Arsenal 1 Newcastle 0: Arsenal may be two points clear at the top of the table and focusing on winning a first title in 12 years but even Arsene Wenger is struggling to answer the question on everyone’s lips: Is this the worst Premier League ever — or the best?
Wenger’s side finally gained breathing space in what has been a remarkable season by beating Newcastle 1-0 at the weekend on a day when nearest title rivals Leicester City were held at home by Bournemouth.
Just that last sentence — imagine reading it five years ago — sums up the way the Premier League has been transformed in recent times, with increased television revenues seemingly closing the gap between smaller clubs and the traditional giants.
Bournemouth, who have played in League 2 during the Premier League era, have already beaten Chelsea and Man United and are joined in the top ten by Watford, West Ham, Crystal Palace, and Stoke. United, meanwhile, have lost at home to Norwich.
Even Arsenal’s victory over Newcastle, third bottom in the Premier League and staring at a relegation battle, was not simple; in fact the Londoners were outplayed for long periods and fortunate to take three points thanks to Laurent Koscielny’s close-range finish from a 72nd-minute Mesut Ozil corner that had been headed on by Olivier Giroud.
“I was very impressed with Newcastle, they are a good side,” insisted Wenger. “When you see Sissoko and Wijnaldum taking the ball, Mitrovic and the quality of his ball protection, and Janmaat every time he goes forward — there is power and quality there. It shows how close the Premier League is this season. I went into the dressing room at half-time and saw the results — and there were no goals anywhere. That shows you that the teams are very tight, quality-wise.
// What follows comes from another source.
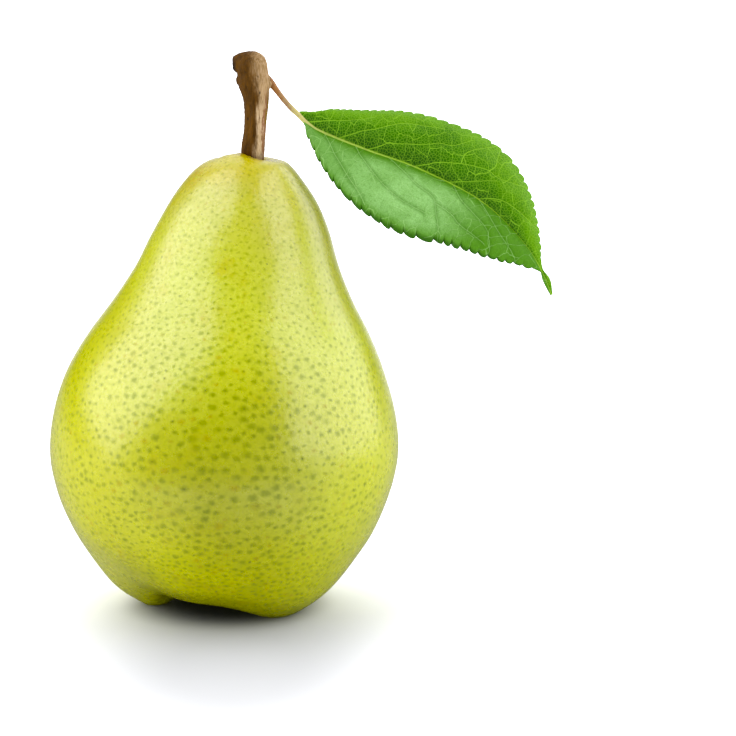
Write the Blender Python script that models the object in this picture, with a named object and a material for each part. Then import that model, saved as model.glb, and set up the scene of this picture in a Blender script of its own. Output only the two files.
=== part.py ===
# A pear as picked: the fruit, its woody stem with one leaf, and the dried calyx under its foot.
# Metres, +Z up. The origin is the middle of the whole object's footprint, on the surface it stands on.

import math

import bmesh
import bpy
from mathutils import Matrix, Vector

MM = 0.001

# Clear space between two pieces that touch on the real pear
GAP = 0.3 * MM

# The fruit's axis stands left of the origin, because the leaf reaches out to the right
FRUIT_AXIS_X = -15.5 * MM

# Fruit: driving sizes
FRUIT_HEIGHT = 92.4 * MM
FRUIT_RADIUS = 35.75 * MM
FRUIT_STEPS = 64
FRUIT_STATIONS = 48
FOOT_CROWDING = 1.35

# Half outline of the skin as shares of FRUIT_RADIUS and FRUIT_HEIGHT, from the neck down to the ring that
# the fruit stands on, and on into the hollow of the calyx. The ring dips under the ground and is cut flat.
SKIN_OUTLINE = (
    (0.155, 0.998), (0.225, 0.992), (0.303, 0.966), (0.408, 0.909), (0.502, 0.833), (0.579, 0.758),
    (0.682, 0.682), (0.806, 0.606), (0.900, 0.530), (0.967, 0.444), (0.997, 0.357), (0.971, 0.281),
    (0.903, 0.206), (0.810, 0.134), (0.670, 0.054), (0.545, 0.014), (0.420, -0.006), (0.280, 0.017),
    (0.185, 0.048), (0.120, 0.072),
)
RING_RADIUS = 0.420 * FRUIT_RADIUS

# The neck leans to the right above this height
LEAN = 4.7 * MM
LEAN_START = 43 * MM

# The neck's right shoulder is the lower one: how far right of its middle and how high that is fully so
SHOULDER_DROP = 0.6 * MM
SHOULDER_REACH = 10 * MM
SHOULDER_START = 75 * MM
SHOULDER_RISE = 12 * MM

# Slight unevenness of the round cross-section, as shares of the radius
TWO_FOLD = 0.010
THREE_FOLD = 0.008

# Lobes of the foot: compass angle, half width in degrees, how far it swells outward, share of full depth
LOBES = (
    (-37, 50, 0.0 * MM, 1.0),
    (-114, 25, 0.1 * MM, 0.2),
    (180, 29, -0.6 * MM, 1.0),
    (110, 34, 0.8 * MM, 1.0),
    (45, 34, 0.8 * MM, 1.0),
)
GROOVE_DEPTH = 6.3 * MM
LOBE_HEIGHT = 21.8 * MM

# Fleshy lip in front of the stem, on the neck's left. Nothing below its foot is raised.
LIP_FOOT = 87 * MM
LIP_HEIGHT = 1.5 * MM
LIP_SPREAD = 3.4 * MM
LIP_PLACE = Vector((FRUIT_AXIS_X + 3.4 * MM, -2.4 * MM))

# Hollow of the neck that the stem stands in: its radius and the heights up its wall to its rounded rim
HOLLOW_RADIUS = 2.75 * MM
HOLLOW_FLOOR = 85.0 * MM
HOLLOW_WALL = (89.0 * MM, 91.4 * MM)
HOLLOW_RIM = 91.9 * MM
RIM_ROUNDING = 0.5 * MM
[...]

Maybe we have to analyse a bit deeper what is going on, because it is surprising that everyone can lose everywhere.”
Wenger believes the change in dynamics is not only down to finance, although clearly the latest deal for television rights has given clubs such as Bournemouth the potential to bring in players they could never have dreamed of attracting in the past. He also cites improvements in coaching, tactics, and fitness, saying: “The difference of the players at the big clubs and those who are at clubs which are financially a little bit smaller is not massive. I believe as well that organisation-wise everybody has improved.
In the past you won games physically in the last 20 minutes when you were superior technically. That’s the not the case any more — because in the last 20 minutes when you go forward the team against you, in transition, has always the resources to come out and kill you.
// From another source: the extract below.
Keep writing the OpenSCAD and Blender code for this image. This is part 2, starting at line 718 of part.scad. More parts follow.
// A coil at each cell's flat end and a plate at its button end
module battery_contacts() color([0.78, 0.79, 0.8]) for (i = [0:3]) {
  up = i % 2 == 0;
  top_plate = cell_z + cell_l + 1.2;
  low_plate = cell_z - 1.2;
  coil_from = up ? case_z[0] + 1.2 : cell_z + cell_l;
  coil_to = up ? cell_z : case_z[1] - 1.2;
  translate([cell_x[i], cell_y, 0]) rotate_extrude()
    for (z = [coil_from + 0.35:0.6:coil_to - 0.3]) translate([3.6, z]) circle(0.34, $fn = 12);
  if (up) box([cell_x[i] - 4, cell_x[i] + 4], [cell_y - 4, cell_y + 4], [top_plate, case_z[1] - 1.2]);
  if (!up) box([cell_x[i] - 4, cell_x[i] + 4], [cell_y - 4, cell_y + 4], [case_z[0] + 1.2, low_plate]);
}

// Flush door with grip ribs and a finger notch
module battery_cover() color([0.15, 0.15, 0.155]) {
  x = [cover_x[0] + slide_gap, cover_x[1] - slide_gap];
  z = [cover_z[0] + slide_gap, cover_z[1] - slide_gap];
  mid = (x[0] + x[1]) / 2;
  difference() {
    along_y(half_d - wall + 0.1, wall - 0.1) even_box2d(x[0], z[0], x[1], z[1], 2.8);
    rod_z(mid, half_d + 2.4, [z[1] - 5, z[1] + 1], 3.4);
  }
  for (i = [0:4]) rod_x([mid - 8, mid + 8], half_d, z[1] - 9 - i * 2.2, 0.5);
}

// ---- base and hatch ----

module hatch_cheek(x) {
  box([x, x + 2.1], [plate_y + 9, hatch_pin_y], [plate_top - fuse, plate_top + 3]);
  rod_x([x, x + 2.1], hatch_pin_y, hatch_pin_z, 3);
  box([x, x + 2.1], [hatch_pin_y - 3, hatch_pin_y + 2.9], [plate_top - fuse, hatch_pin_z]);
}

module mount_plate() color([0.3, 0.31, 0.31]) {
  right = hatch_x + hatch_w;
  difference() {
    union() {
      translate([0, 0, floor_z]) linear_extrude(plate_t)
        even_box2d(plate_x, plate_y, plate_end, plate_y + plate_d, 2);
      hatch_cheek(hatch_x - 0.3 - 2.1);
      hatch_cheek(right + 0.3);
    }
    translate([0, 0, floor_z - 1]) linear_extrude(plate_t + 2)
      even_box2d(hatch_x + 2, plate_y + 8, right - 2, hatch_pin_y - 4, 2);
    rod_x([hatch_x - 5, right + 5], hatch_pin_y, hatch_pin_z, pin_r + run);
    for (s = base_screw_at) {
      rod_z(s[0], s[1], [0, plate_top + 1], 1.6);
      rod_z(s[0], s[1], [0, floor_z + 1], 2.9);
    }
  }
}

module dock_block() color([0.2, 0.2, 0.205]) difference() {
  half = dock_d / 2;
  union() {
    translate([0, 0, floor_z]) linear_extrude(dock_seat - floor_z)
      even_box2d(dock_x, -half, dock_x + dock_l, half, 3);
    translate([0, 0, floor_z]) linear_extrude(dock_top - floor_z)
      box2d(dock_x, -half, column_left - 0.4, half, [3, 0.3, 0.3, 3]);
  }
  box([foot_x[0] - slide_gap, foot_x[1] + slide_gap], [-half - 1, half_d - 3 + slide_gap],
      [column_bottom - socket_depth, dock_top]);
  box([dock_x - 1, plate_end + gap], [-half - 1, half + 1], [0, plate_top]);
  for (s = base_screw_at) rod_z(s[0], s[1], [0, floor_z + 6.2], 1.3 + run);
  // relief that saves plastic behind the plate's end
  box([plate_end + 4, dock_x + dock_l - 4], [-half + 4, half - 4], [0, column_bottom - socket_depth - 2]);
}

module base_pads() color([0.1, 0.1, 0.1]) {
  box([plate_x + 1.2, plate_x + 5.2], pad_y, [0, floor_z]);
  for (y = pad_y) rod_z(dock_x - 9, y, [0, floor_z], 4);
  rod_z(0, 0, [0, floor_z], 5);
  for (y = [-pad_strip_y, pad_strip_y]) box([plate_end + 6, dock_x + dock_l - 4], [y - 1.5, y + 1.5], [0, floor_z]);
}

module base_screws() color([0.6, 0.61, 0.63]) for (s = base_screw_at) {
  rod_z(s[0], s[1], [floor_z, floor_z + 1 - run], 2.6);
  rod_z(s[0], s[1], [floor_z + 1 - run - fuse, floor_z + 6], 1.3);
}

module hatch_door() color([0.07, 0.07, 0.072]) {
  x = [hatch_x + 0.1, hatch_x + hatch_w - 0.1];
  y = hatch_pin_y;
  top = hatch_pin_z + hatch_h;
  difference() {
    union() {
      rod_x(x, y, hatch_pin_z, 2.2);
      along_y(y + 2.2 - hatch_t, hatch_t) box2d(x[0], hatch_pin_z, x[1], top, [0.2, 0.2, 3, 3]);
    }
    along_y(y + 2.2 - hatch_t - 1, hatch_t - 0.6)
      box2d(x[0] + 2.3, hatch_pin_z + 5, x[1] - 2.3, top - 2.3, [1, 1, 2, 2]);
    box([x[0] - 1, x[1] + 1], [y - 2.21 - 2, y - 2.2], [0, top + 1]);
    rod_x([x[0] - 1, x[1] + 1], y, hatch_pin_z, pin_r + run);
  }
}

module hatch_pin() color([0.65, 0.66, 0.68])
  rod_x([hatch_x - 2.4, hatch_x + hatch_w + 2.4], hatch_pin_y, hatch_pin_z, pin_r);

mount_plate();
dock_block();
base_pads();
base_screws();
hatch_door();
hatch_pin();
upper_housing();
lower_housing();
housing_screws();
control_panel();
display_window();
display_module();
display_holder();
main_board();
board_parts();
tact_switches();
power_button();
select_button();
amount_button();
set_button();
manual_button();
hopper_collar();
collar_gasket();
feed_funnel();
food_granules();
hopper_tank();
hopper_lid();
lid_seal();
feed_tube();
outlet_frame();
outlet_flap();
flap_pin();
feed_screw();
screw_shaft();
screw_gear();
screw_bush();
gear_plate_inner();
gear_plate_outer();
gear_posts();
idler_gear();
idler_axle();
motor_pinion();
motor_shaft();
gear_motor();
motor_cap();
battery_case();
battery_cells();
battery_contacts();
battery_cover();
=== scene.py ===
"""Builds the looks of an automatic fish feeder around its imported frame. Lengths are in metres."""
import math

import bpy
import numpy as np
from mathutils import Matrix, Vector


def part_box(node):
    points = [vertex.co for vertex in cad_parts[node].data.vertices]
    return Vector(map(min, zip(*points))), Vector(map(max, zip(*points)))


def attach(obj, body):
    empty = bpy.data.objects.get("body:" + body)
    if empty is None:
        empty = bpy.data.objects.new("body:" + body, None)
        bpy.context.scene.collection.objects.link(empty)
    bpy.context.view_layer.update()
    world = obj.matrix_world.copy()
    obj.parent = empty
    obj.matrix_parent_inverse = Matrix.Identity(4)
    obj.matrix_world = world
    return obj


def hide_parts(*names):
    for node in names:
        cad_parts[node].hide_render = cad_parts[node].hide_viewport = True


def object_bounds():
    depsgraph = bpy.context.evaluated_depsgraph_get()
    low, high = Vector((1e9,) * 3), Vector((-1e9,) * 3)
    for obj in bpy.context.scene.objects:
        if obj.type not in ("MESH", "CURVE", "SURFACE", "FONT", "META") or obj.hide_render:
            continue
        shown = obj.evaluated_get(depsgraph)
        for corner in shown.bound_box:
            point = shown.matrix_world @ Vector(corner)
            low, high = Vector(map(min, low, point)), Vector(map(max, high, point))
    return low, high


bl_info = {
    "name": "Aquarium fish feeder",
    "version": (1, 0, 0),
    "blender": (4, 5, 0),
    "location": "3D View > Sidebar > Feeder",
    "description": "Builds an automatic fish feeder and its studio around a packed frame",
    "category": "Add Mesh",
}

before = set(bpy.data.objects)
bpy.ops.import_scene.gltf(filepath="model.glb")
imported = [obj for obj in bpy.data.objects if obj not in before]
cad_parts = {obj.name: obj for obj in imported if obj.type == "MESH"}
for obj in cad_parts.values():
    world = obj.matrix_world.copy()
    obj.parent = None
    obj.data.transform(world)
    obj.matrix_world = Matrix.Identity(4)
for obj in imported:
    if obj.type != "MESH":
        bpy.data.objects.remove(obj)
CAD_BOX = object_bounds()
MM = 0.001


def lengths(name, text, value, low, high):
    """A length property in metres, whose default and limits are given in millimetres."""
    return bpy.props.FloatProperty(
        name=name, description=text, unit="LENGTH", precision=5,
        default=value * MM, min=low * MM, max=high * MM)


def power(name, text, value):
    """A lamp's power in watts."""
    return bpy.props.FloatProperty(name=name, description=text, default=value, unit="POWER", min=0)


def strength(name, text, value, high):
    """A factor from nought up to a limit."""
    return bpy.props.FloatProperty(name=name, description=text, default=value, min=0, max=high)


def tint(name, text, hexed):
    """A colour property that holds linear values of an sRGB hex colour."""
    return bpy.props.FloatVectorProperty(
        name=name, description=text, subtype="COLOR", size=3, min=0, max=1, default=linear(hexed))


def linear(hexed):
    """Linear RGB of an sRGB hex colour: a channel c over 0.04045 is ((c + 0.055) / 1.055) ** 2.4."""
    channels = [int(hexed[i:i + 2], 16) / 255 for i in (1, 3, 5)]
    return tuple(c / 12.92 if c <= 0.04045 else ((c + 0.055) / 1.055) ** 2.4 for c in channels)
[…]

“Even the players who come on — they always have the quality to finish you off.
“That maybe explains it. It’s something that’s new. The players on the bench of the smaller clubs are today good as well. And that’s a big change.” What is encouraging for Wenger, however, is that even in a new Premier League era in which every game is a serious test, Arsenal are finding a way to maintain a level of consistency that has deserted them in the past.
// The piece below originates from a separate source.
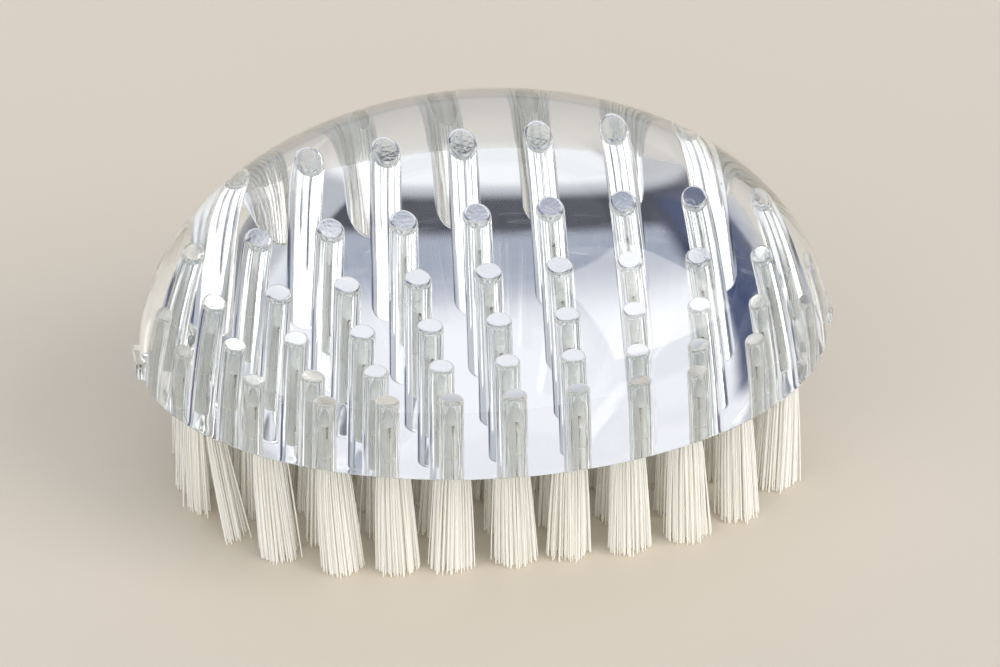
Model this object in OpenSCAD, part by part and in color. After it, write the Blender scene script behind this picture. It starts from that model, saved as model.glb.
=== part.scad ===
// Nail brush: a clear domed handle with seven rows of nylon tufts.
// The brush stands on the trimmed tips of its tufts, at z = 0.
// X runs along the handle, Y across it, and Z points up through the dome.

/* [Handle] */
// Length of the handle
handle_l = 90.8; // [80:0.1:110]
// Width of the handle
handle_w = 66.8; // [58:0.1:84]
// Height of the dome above the band
dome_h = 32.1; // [24:0.1:40]
// Height of the straight band round the underside
band_h = 1; // [0.4:0.1:3]
// Chamfer at the foot of the band
band_chamfer = 0.3; // [0.1:0.05:0.35]

/* [End lugs] */
// Width of the small lug at each end of the handle
lug_w = 4.9; // [3:0.1:7]
// Height of a lug, from the underside
lug_h = 2.4; // [1.6:0.1:4]
// How far a lug stands out from the end of the handle
lug_proud = 0.7; // [0.4:0.1:1.5]
// Rounding of the upright corners of a lug
lug_corner_r = 0.3; // [0.1:0.05:0.6]

/* [Tuft holes] */
// Bore of a tuft hole
hole_d = 3; // [2.6:0.1:3.4]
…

The 4-0 defeat at Southampton over Christmas stands out as a result which could have derailed their title challenge, but in fact Arsenal come out of the festive period with nine points from a possible 12 and lead the table going into next weekend’s FA Cup action (Wenger’s side face Sunderland at home).
Victory over Newcastle was achieved despite a largely miserable and disjointed performance and in spite of a spirited and powerful display from the visitors who left London wondering how on earth they hadn’t won the game.
Petr Cech was one of the reasons, making three crucial saves from Wijnaldum alone, but it was the mental grit of the entire Arsenal team which impressed Wenger most and suggests they have real chances in 2016.
“It’s another aspect of your team which is tested in a game like that. It’s the mental aspect when you fight, don’t concede a goal, don’t panic, and wait for your chance,” said the Frenchman. “We were more questioned on that aspect over the years than on the way we play football. So it’s good to win sometimes like that. In the past we could play everybody off the park on our day but when you had to dig deep it was a bit more difficult. This team is different — we have more experience now.”
If Arsenal do go on to win the title then nobody at the Emirates will be too concerned about how difficult it was to achieve — or spend too much time worrying about the diminishing quality of their rivals. But Wenger remains fascinated by the debate. He said: “The question people ask at the moment is ‘Is this the worst Premier League ever or is it the best ever?’ For me, you can go both ways.”
Cech 7; Bellerin 6, Mertesacker 6, Koscielny 7, Monreal 6; Flamini 6, Ramsey 6; Oxlade-Chamberlain 5 (Campbell 70; 6), Ozil 7, Walcott 6 (Gibbs 81); Giroud 7 (Chambers 88).
Subs not used:
Gabriel, Ospina, Iwobi, Reine-Adelaide.
Elliot 6; Janmaat 7, Coloccini 7, Mbemba 6, Dummett 7; Tiote 6 (De Jong 87), Colback 7 (Thauvin 80); Sissoko 7, Wijnaldum 8, Perez 6; Mitrovic 7.
Subs not used:
Gouffran, Lascelles, Darlow, Toney, Mbabu.